Evidemment, à force de réduire la critique écologique à sa dimension purement "naturelle", elle-même réduite à la question de la pollution industrielle et de l’agriculture intensive, il sera toujours possible de l’intégrer dans une analyse des contradictions du mode de production. C’est d’ailleurs une réduction similaire qui permet au "capitalistes" de transformer la réparation environnementale en nouveau champ d’accumulation. Mais les différentes contributions apportées par la critique écologique finissent par faire fuir de partout un tel cadre d’analyse (du côté des conditions de production, de la consommation, de l’Etat, etc.), ce qui représente certes peut-être un risque de désamorçage (les contributions de ce livre n’aident toutefois pas vraiment à le comprendre), mais aussi et surtout ouvre à la possibilité d’aborder les enjeux de manière plus globale et moins stérilisante, en saisissant mieux l’interrelation des dimensions politique, économique, culturelle, institutionnelle, etc.

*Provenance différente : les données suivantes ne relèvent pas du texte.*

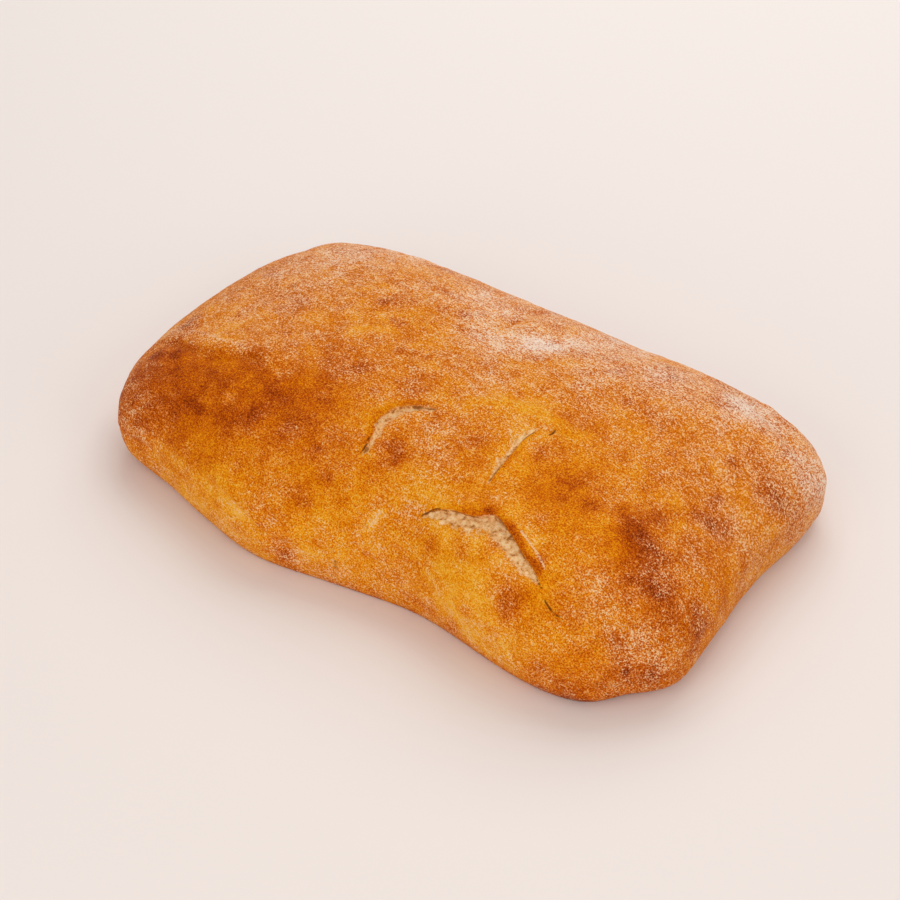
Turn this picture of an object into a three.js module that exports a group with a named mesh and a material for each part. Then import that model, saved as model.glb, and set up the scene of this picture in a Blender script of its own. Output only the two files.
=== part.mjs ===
// A ciabatta loaf: one long, low piece of bread, 271 x 175 x 60 mm, lying on its flat base.
// Millimetres, +Z up, origin in the middle of the base. The long side runs along X, and the side
// with the burst crust is the front, -Y.
//
// The form is a rounded slab, wide at the left end and pinched at the middle of both long sides.
// Folds, tears, wrinkles and blisters of the crust are relief on it, each along a path of its own.

import * as THREE from "three";

// Main sizes of the slab before its outline swells
const HALF_LENGTH = 133.5;
const HALF_WIDTH = 82.9;
const HEIGHT = 59.6;
const WIDEST_AT = 21; // height of the widest line above the base
const CENTRE_X = 5; // where the slab's own middle lies, so that the box is centred on the origin
const CENTRE_Y = -0.2;

// Roundness: 2 is an ellipse, higher is squarer
const PLAN_ROUNDNESS = 4.4;
const TOP_ROUNDNESS = 1.85;
const SKIRT_ROUNDNESS = 4;
const SKIRT_DEPTH = 34; // how far the skirt would reach below the widest line without the base

// Where the outline swells out or is pinched in: bearing seen from above, its width, and mm
const OUTLINE = [
  { name: "right end waist", bearing: 24, width: 39, swell: -12.9 },
  { name: "back right corner", bearing: 55, width: 18, swell: 15 },
  { name: "back right knob", bearing: 43.5, width: 3, swell: 1.6 },
  { name: "left end", bearing: 178, width: 48, swell: 6.6 },
  { name: "front left corner", bearing: -135, width: 5.5, swell: 2.7 },
  { name: "dent by the front left corner", bearing: -126, width: 5, swell: -2 },
  { name: "front left belly", bearing: -107, width: 9, swell: 4.9 },
  { name: "front waist", bearing: -70, width: 21, swell: -13.3 },
  { name: "front right corner", bearing: -37, width: 7, swell: -5.2 },
  { name: "back left corner", bearing: 144, width: 4.5, swell: 2.2 },
  { name: "back waist", bearing: 125, width: 24, swell: -11.7 },
];

// Where the edge of the base curled up off the oven floor
const LIFTED_EDGES = [
  { name: "front left corner", x: -123, y: -65, reach: 30, lift: 1.2 },
  { name: "right end", x: 134, y: -22, reach: 26, lift: 2 },
];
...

Et de fait, c’est bien la question du sens (et de l’utilité) politique de cet ouvrage, avec sa combinaison de visée scientiste et d’évocations inspirées d’un au-delà radical du capitalisme, qui finit par poser sérieusement problème. On en vient à penser que, s’il est un point sur lequel l’écologie politique reste plus fidèle que nos auteurs à l’inspiration originale de Marx, c’est sur la critique des versions utopiques et messianiques (et leur envers "fataliste") du socialisme. La promotion de nouvelles pratiques sociales et la construction d’autres modes de production, de coopération, de consommation et d’échange au sein même du système actuel restent sûrement fragiles et marginales. Les positions affichées par certains dirigeants verts sont sûrement plus qu’ambiguës. On nous permettra toutefois de préférer ces tentatives de dépassement du productivisme de l’intérieur aux disqualifications académiques et à l’attente de l’apocalypse du capital.